The very provenance of the barrier’s building materials speaks to the confluence of America’s domestic paranoia about immigration and international paranoia about containment of forces that threaten American trade. In 1994, the U.S. Army Corps of Engineers constructing the fence exploited a surplus of corrugated metal sheets that had been used to make temporary landing strips during the Gulf War. From one desert of worry to another, as it were.
In a number of the photos, we see the stark contrast of intent between the Mexicans who build right up to the fence and the Americans who leave well enough alone. One man’s promise is another man’s threat. James heightens this paradox through the timeless look of his photographs. The land is eternal; the border belongs to the craven moods of history and its power brokers. Almost every image appears to have been shot at high noon, when the sun bleaches the landscape and the dry desert breeze throws up a gauze of dust. Walker Evans could well have shot these frames 50 years ago.
The focus is mercilessly deep, leaving the viewer to root around in the nooks and crannies of the frame for signifiers of modern life. More often than not, you find a border patrol Jeep looming off in the distance, waiting with craven patience for runners.
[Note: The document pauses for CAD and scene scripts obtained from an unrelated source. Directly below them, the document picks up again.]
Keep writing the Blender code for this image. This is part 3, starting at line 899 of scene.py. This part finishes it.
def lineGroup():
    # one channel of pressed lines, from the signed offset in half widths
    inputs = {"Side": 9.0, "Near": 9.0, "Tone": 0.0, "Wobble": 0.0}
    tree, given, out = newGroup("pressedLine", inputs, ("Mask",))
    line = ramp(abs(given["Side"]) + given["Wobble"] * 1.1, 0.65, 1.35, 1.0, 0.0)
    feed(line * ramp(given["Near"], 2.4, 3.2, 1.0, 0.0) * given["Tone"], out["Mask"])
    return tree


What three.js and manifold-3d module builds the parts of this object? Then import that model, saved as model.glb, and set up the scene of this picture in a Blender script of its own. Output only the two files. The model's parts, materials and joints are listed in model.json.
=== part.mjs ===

As such, the fence is less an absurdity than a cruel joke, a rigged challenge, a taunt.
In one photo, a man is napping under the shadow of the wall with the infernal white beast perched on the other side of the river gully. What happened? Did he fall asleep during the night and fail to wake up in time for a stealthy escape? Or is he mocking the border patrol, showing indifference in the face of his inevitable return back to Mexico?
More chilling still are the images in which the fence is almost imperceptible. Now you see it, now you don’t, but you know it’s there. Simply by being in the landscape, the fence, rusted and sandblasted, has become part of the landscape.
Meanwhile, NAFTA has made the border more permeable and, hence, more dangerous. Tijuana and Ciudad Juarez, for all their legal maquiladoras (assembly plants), are also snake pits of criminal iniquity. If TVs and SUVs can cross the border easily, reason the drug lords, why not bales of marijuana and kilos of coke? Every day, photojournalists risk their lives in these cities to document the slew of wanton killings of drug cartel rivals and, more awful still, the young women who work in American-owned factories. Clearly, the misbegotten and unexpected reactions to global capital are running roughshod on the fence.
And if James is interested in another collection of photographs to complement this one, he would do well to get closer to the thunder.